Também temos o PL n. 3.145/23, que propõe que a alienação de ingressos seja feita numa relação pessoa jurídica diretamente ao consumidor, tornando proibida a revenda por valor superior ao oficial. Ainda indica o dever de haver divulgação da posição do comprador na fila para compra do ingresso; limitando a venda para um mesmo CNPJ ou CPF, além de uma clareza maior quanto a política de reembolso, que deverá estar disponível já no site da compra.


De todo modo, o assunto vinha em baixa no cenário político. E é aqui que entra a relevância da chegada de Taylor Swift: a mobilização dos swifties contra a revenda abusiva dos ingressos atraiu novamente a atenção da mídia e do Legislativo para o cambismo. Desse modo, proposto pela Deputada Federal Simone Marquetto (MDB-SP), nasceu o PL n. 3.120/23, que vem se notabilizando como a “Lei Taylor Swift”.

Internauta comenta a importância da participação dos swifties nesse evento canônico. (Imagem da internet.)
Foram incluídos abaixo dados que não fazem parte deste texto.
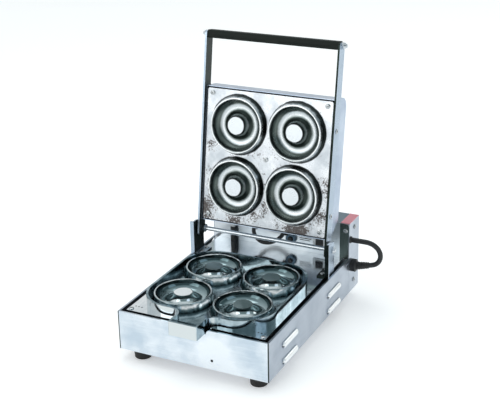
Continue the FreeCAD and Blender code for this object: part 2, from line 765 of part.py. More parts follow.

Da mesma forma que o PL n. 3.755/2008, projeto define como crime contra a economia popular o cambismo em eventos esportivos, audições musicais, apresentações teatrais ou quaisquer outros eventos de diversão e lazer. Esse projeto de lei — que, assim como o PL n. 3.145/23, hoje tramita em apenso ao PL n. 3.115/23 — teve seu pedido de regime de urgência deferido pela Câmara dos Deputados, algo que nunca chegou a acontecer com o PL n. 3.755/08.

Imagem da internet.

Dear Reader, a maior atenção do legislador com o cambismo no cenário artístico-cultural é uma vitória não apenas para os swifties, mas também para todo consumidor de serviços desta seara, que normalmente se vê vulnerável na compra e na utilização dos serviços. A “Lei Taylor Swift” ainda não entrou em vigor, mas demonstra que nosso ordenamento jurídico não será mais tolerante à prática do cambismo, considerada aqui uma violação ao Direito do Consumidor. Isso é Better than revenge.